When Dr Ryan was asked about this prediction, he interpreted Dr Swaminathan’s comments as a projection of how the disease might spread without a vaccine.

“We have a new virus entering the human population for the first time,” Dr Ryan said.

He said it was difficult to predict how long it would take to get on top of the virus and that Dr Swaminathan may have been referring to projections based on the relatively low number of people infected compared to the global population.

“Maybe what Soumya may have been referring to, is that the number of people in our population infected is relatively low,” Dr Ryan said.

“And if you’re a scientist, and you project forward in the absence of a vaccine, and you try and calculate ‘how long is it going to take for enough people to be infected so that this disease settles into an endemic trace?'”

Then Dr Ryan made the sobering warning.

COVID-19 might never ‘go away’

“I think it is important to put this on the table: This virus may become just another endemic virus in our communities, and this virus may never go away,” Dr Ryan said.

He said some viruses, such as HIV, were managed through therapies and prevention measures, so people with the associated diseases ended up living long, healthy lives.

“I am not comparing the two diseases, [but] we should be realistic. We don’t know when this will disappear,” he said.

“If we find a highly effective vaccine we can distribute to everyone that needs it in the world we may have a shot at eliminating this virus, but that vaccine will have to be available.

“It will have to be highly effective and available to everyone and we will have to use it.”
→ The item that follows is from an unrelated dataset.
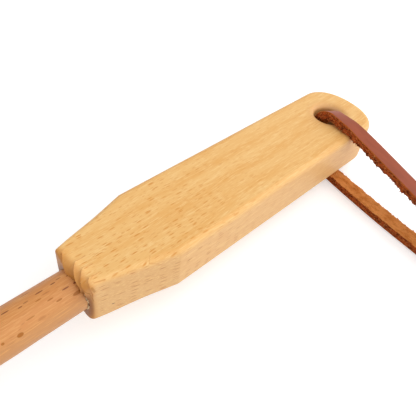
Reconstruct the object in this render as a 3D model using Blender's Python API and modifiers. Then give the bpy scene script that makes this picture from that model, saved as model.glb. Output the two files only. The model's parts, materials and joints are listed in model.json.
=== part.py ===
"""Long-handled beech scrub brush at rest on a table, metres, +Z up.

The brush is drawn in its own frame and then tilted as it lies. In that frame x runs along the rod from
the head to the grip's round end, z points away from the bristles, and the origin is the middle of the
grip's front end, where the rod goes in. The empty brush_pose carries everything but the lace, and the
empty lace_pivot, on the vertical axis that the lace loop swings about, carries the lace.
"""

import math

import bmesh
import bpy
from mathutils import Matrix, Vector

# Clearance between pieces that touch or are glued, and how far cutters run past what they cut
FIT_GAP = 0.0003
OVERRUN = 0.002

# How close two points are to count as level or as one
MATCH_DISTANCE = 0.00001

# Grip: a plank that tapers to the rod and ends round
GRIP_LENGTH = 0.154
GRIP_WIDTH = 0.0346
GRIP_NECK_WALL = 0.00065
GRIP_TAPER_LENGTH = 0.0306
GRIP_END_LENGTH = 0.0132
GRIP_THICKNESS = 0.020
GRIP_EDGE_RADIUS = 0.0028
GRIP_NECK_EDGE_RADIUS = 0.0012

# How far the grip was glued on to the far side of the rod's axis, and above it
GRIP_ASIDE = 0.0008
GRIP_ABOVE = 0.0007

# Hanging hole through the grip, with rounded rims
HOLE_RADIUS = 0.0065
HOLE_RIM_RADIUS = 0.0030
HOLE_FROM_END = 0.018

# Rod, glued into a blind bore at each end
ROD_RADIUS = 0.0075
ROD_SHOWN_LENGTH = 0.164
ROD_SEAT_DEPTH = 0.026

# Head: a block that holds the rod, over a board that holds the tufts
HEAD_LENGTH = 0.105
HEAD_WIDTH = 0.046
HEAD_NECK_WIDTH = 0.022
HEAD_TAPER_LENGTH = 0.024
HEAD_END_LENGTH = 0.016
HEAD_THICKNESS = 0.020
HEAD_EDGE_RADIUS = 0.0030
BOARD_THICKNESS = 0.008
BOARD_EDGE_RADIUS = 0.0015

# Tufts: rows along the head, each drawn into the board on one wire
ROW_COUNT = 5
ROW_PITCH = 0.0072
ROW_FROM_TAPER = 0.0025
ROW_TO_PIN = 0.0012
TUFT_SPACING = 0.0066
STRANDS_ROUND_TUFT = 6
STRAND_RADIUS = 0.0004
STRAND_SIDES = 3
TUFT_ROOT_RADIUS = 0.0014
TUFT_TIP_RADIUS = 0.0024
BRISTLE_LENGTH = 0.022
BRISTLE_FLAT = 0.0005
STRIP_WIDTH = 0.0052
STRIP_THICKNESS = 0.0012
STRIP_MARGIN = 0.0026
WIRE_RADIUS = 0.0004
WIRE_GROOVE_WIDTH = 0.0016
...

More problems emerge with a vaccine

A woman gets her child vaccinated for measles at the Red Cross compound in Apia
There are vaccines for diseases that could be eradicated, Dr Ryan said, pointing to measles outbreaks in the Pacific. Photo: ABC

He gave a reminder that viruses continued to rear their ugly heads across the globe, despite the development of vaccines.

Dr Ryan said front-end health care was also important, using the December 2019 measles outbreak in Pacific countries such as Samoa, Tonga, Fiji, New Zealand and Kiribati as an example.

We have some perfectly effective vaccines on this planet that we have not used effectively for diseases we could have eradicated and we have not done it,’’ Dr Ryan said.

“We have lacked the will and determination to invest in health systems. We have lacked in capacity to help health care at the front end.

“Therefore, science can come up with vaccines, but somebody has to make it and make enough of it and we have to be able to deliver that and people want to take that vaccine.”

He said “every one of those steps is fraught with challenges” but added that the coronavirus outbreak was an opportunity for the world to work together.

We could, with a massive moon shot, find a vaccine and give that to everyone who needs it and stop this disease in its tracks,’’ Dr Ryan said.

“[And] turn maybe what has been a tragic pandemic into a beacon of hope to the future of our planet and how we care for our citizens and the way we solve problems through solidarity, through trust, through working together.”

When will the alarm bells stop ringing?

In answering a question from a Canadian journalist, Dr Ryan outlined what needed to be in place for the WHO to de-escalate its alert level.

He said the WHO was given two choices about alert levels by its member states who had decided “we either have a public health emergency or we do not”.

That means it could be a long time before emergency levels are downgraded.

Dr Ryan said that could happen when there was a “very significant control over the virus”, strong surveillance measures and health systems that could cope with outbreaks.

“There is a long, long way to go before there is going to be any bells unrung in this response,” Dr Ryan said.